Por supuesto, ambos caminos se prestan a derivas autoritarias. Sin embargo, en el primer caso el autoritarismo es un cálculo explícitamente cínico. En el segundo caso, se llega a privar al enemigo político, o a las “malas figuras” de sus derechos fundamentales, en base a un discurso moralizador. Se denigra al enemigo como alguien sucio y amoral, sin redención posible.
Dado que la “pureza” no es humana, una sociedad obsesionada por erradicar el mal siempre va a encontrar culpables. No hay purga que termine con la corrupción sin matarnos a todos primero. Y cuando esta lógica va más allá de la lucha contra la corrupción de los políticos y busca, por ejemplo, “moralizar” el accionar empresarial (como en el caso de la elusión) lo único que hace es reducir el dinamismo económico. Se generan miedos que inhiben el espíritu emprendedor y la creatividad. Al no producirse los resultados deseados, los justicieros redoblan en su empeño y abogan por reducir los obstáculos institucionales a su accionar. Llenos de un sentido profundo del carácter “moral” de sus objetivos, los justicieros se creen dispensados no solo de respetar los principios fundamentales del derecho, sino también de respetar la noción misma de humanidad (y así, se encarcela sin motivos reales a una madre de dos niñas o a un octogenario con delicada salud). Es lo que uno de mis profesores en Sciences Po denominó en su momento “El Angelismo exterminador” (Alain Gerard Slama – L’Angelisme exterminateur: Essai sur l’ordre moral contemporain”, Grasset 1995). Es decir, lo peor de una sociedad justiciera no es su falsedad (ya que se persigue generalmente al opositor, y otros guardan sus privilegios) sino que su propia lógica conduce a comportamientos que deshumanizan tanto a la víctima como al verdugo y finalmente a la sociedad entera.
¿Que hace que una sociedad se vuelva “justiciera”? Parece haber una ciclicidad en torno a ello, pero esta es en parte de carácter generacional. Quienes pertenecemos a la llamada “Generación X” experimentamos directa o indirectamente la exasperación frente al empantanamiento y mediocridad característicos de los regímenes basados en la igualdad y la consecuente reacción neoliberal (de Carter a Reagan, de Callaghan a Thatcher, o en el Perú de Alan Garcia versión 1 a Fujimori). Somos más propensos a entender la superioridad del principio de dinamismo. Los millenials, que crecieron en una sociedad comparativamente más próspera y menos peligrosa, y que solo han experimentado la crisis del 2008 (percibida como simbolizando los excesos del liberalismo, aunque esta interpretación es altamente cuestionable) tienden a ser en promedio más justicieros.

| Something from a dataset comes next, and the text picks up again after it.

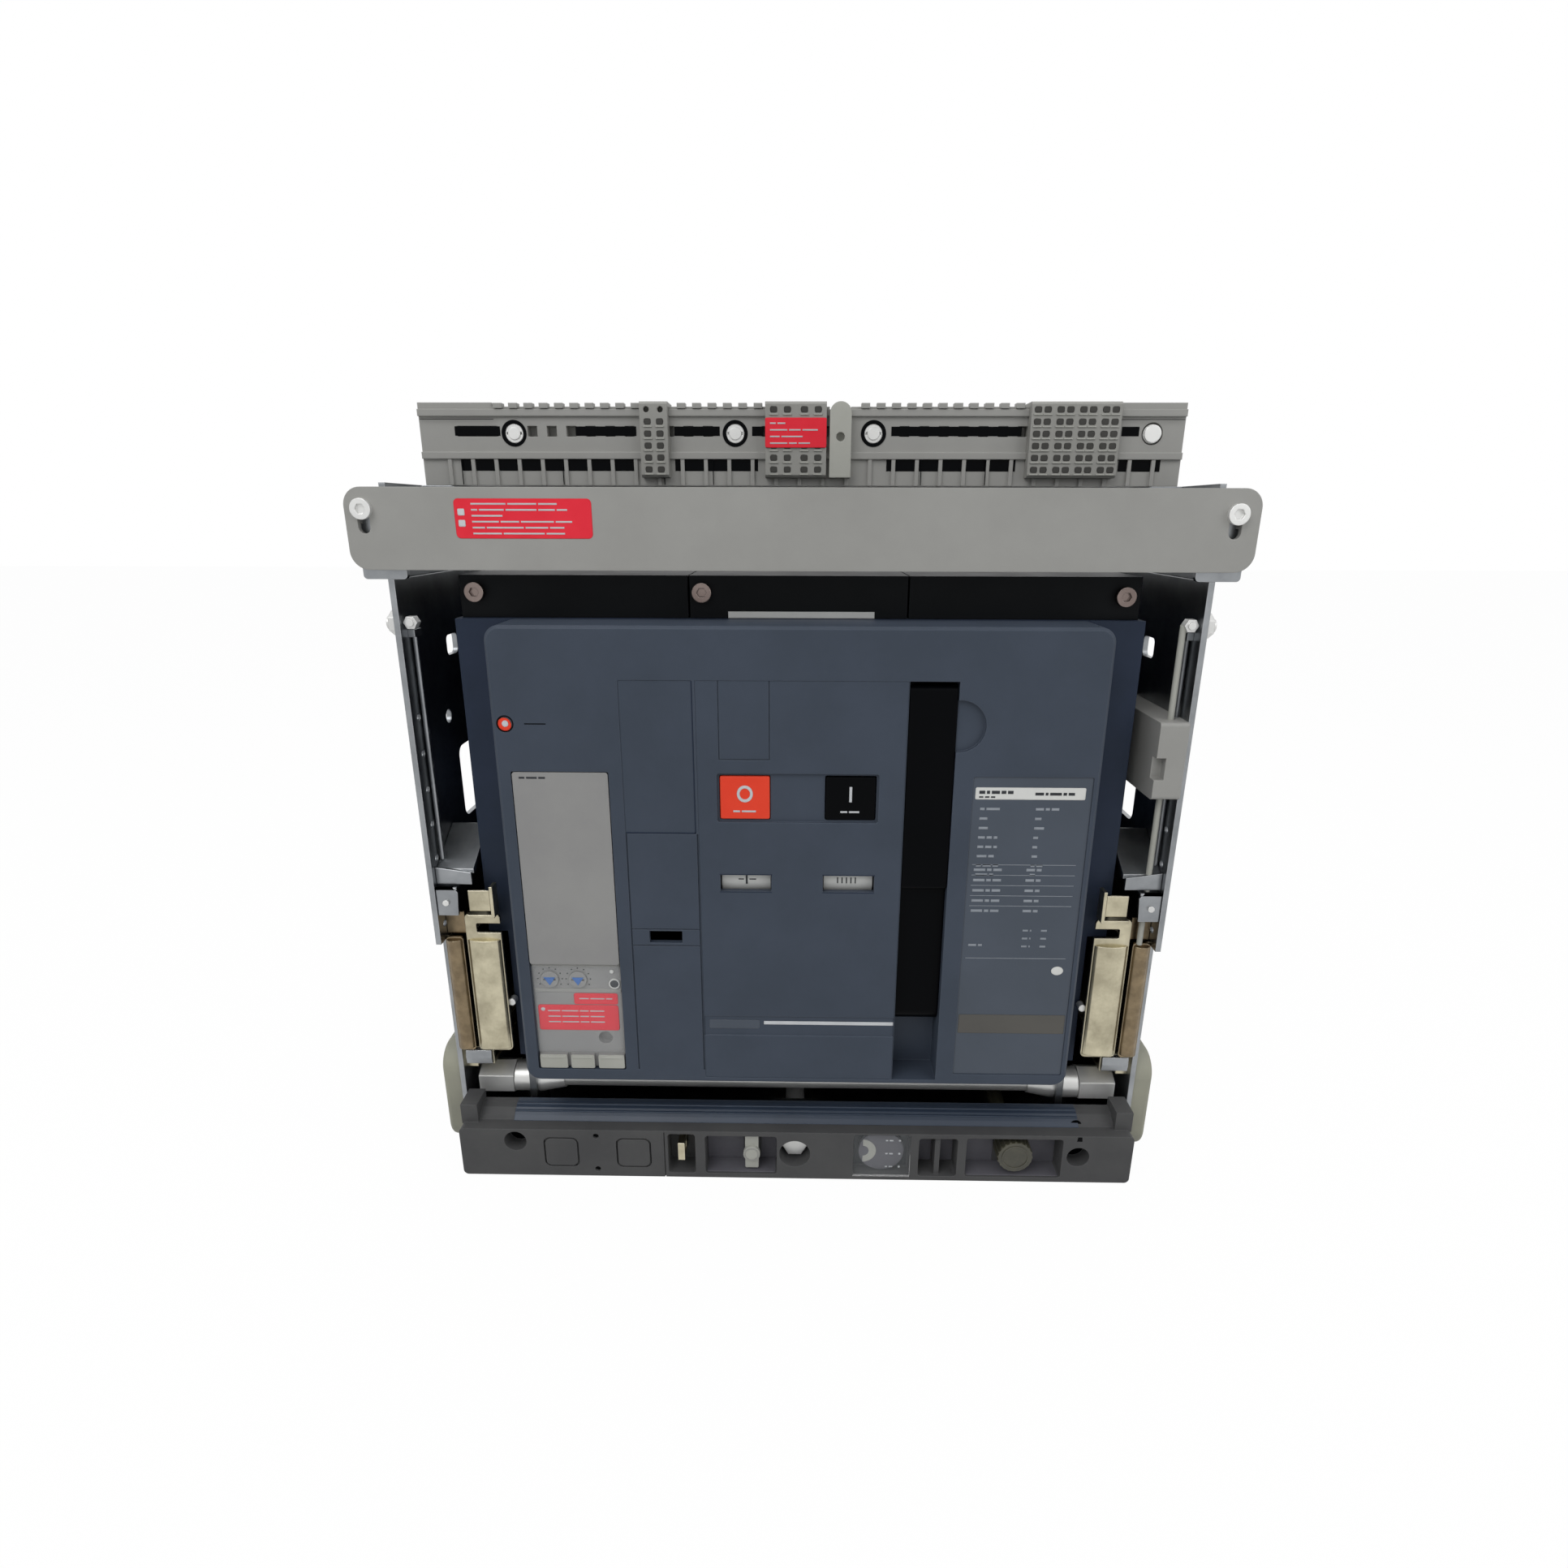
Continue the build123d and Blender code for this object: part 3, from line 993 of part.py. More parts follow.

Lo curioso en el caso peruano es que en el 2016 la población parecía estar más bien orientada hacia el objetivo de dinamismo, luego de 5 años de relativo estancamiento bajo el gobierno de Humala, y eso se reflejó en los resultados electorales. Fue, digámoslo claramente, la torpeza tanto de PPK como de Keiko y su bancada que generaron la desorientación necesaria para abrirle la puerta a quienes simplemente esperaban el momento oportuno para tomar las riendas. Por lo visto, existía en la psyche colectiva una buena base de “justicierismo”, lista a ser explotada. Sin duda, la conciencia que tenemos todos de los altos niveles de corrupción – no vamos a negar lo obvio – contribuyó a que existiera esa base. Y el hecho de que, desde dentro de instituciones tradicionalmente al centro del escándalo de la impunidad (la fiscalía y el poder judicial), se generara un empuje “purificador”, naturalmente generó esperanza en la población. Vemos, sin embargo, lo peligrosas que son esas ilusiones.
Retornar a una lógica de dinamismo es lo que necesitamos como sociedad. Esto es aún más importante siendo el Perú un país “emergente” (aunque este eufemismo para “subdesarrollado” no se justifica cuando la tasa de crecimiento fue apenas 1.1 punto superior a la de USA en el 2018, y 0.7 a la de Singapore, a pesar de que esos países nos superan en PBI per cápita nominal por un factor de 9x, y en PPA 4x y 7x veces respectivamente). Lamentablemente, no es improbable que las cosas empeoren en vez de mejorar. Se empieza a oír voces que claman por una restricción de la libertad de expresión (ya limitada por la uniformidad y concentración de los medios). Aunque claramente existe en parte de la población gran resentimiento por los atropellos que se están cometiendo, el fervor justiciero, guillotinero, solo parece estar radicalizándose en otros sectores – los cuales tienen la sartén firmemente por el mango. Tal vez este no es tan solo el état d’esprit del momento sino más bien un zeitgeist. Es posible que la conciencia de este fenómeno haya contribuido a la perdida de esperanza en el expresidente. Pero más allá de ese caso particular, es una amenaza para todos. Se está destruyendo las bases de nuestra libertad, y se está descuidando la tarea de construir nuestro bienestar material futuro.